Great fish rey, congrats that thibg is a monster.... an not being sarcastic here. Musky meat is good. They can be tricky because of the y-bone but once you master that its easy.
The slimy shad like smell is horible though,feel sorry for your car man,lol.


----------



## Tinknocker1 (May 13, 2013)

nice job man ! them muskies can be a handful after dark .....


----------



## kayakmac (Aug 4, 2013)

Wow, that’s a trophy, congrats!


----------



## reyangelo (May 28, 2014)

Saugeyefisher said:


> Great fish rey, congrats that thibg is a monster.... an not being sarcastic here. Musky meat is good. They can be tricky because of the y-bone but once you master that its easy.
> The slimy shad like smell is horible though,feel sorry for your car man,lol.


Thanks man. I have eaten Muskie before and it does taste good, I usually take my time when I cut Muskie/Pike. Only good thing about the smell on my car is it will keep people away...lol.


----------



## Clefisherman (Oct 29, 2017)

reyangelo said:


> Thanks man. I have eaten Muskie before and it does taste good, I usually take my time when I cut Muskie/Pike. Only good thing about the smell on my car is it will keep people away...lol.


Grea


----------



## Clefisherman (Oct 29, 2017)

Awesome catch. Was that in the GMR?


----------



## Skippy (Dec 2, 2009)

Good write up and a great catch. Congrats !!!!! 
You did however forget to tell us if you caught any eyes.


----------



## mikeiss (Dec 15, 2010)

Wait you were fishing where with no net and no pliers? Someone told me not to do that... oh and the same time you posted this one "snipped" me.


----------



## reyangelo (May 28, 2014)

Skippy said:


> Good write up and a great catch. Congrats !!!!!
> You did however forget to tell us if you caught any eyes.

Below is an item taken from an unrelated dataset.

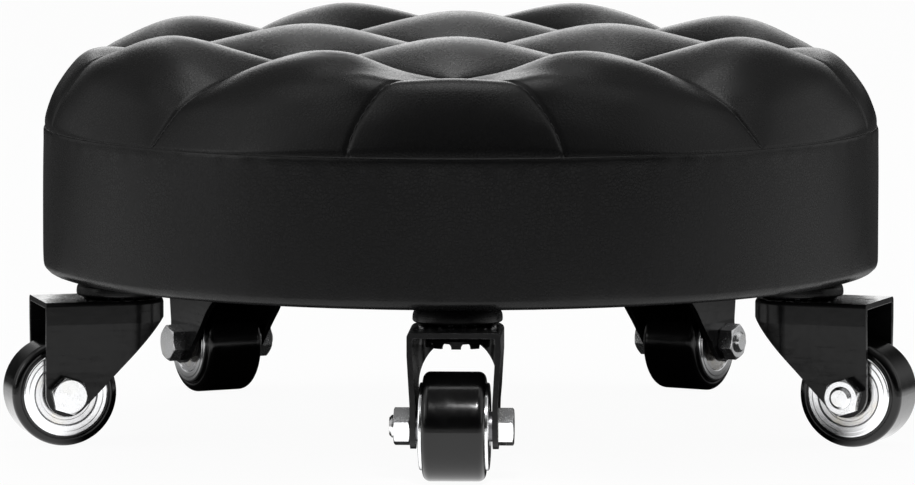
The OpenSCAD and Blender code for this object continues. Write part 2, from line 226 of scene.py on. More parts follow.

Thanks Skippy. It was my second location out of the five planned. None at the first location except the two bumps, no wind so didn't expect much. Second location caught the Muskie and just called it a night since it was tasking enough to carry it back to the car. I will be out tonight and hoping I can provide a report. I did learn something that night though. I had a few HJ's not tuned and already used my last lead pieces, forgot to purchase some this year. But I had plenty of duo snaps and it worked just as good to balance out my lures. With winds hitting 20mph+, it should be interesting.


----------



## reyangelo (May 28, 2014)

mikeiss said:


> Wait you were fishing where with no net and no pliers? Someone told me not to do that... oh and the same time you posted this one "snipped" me.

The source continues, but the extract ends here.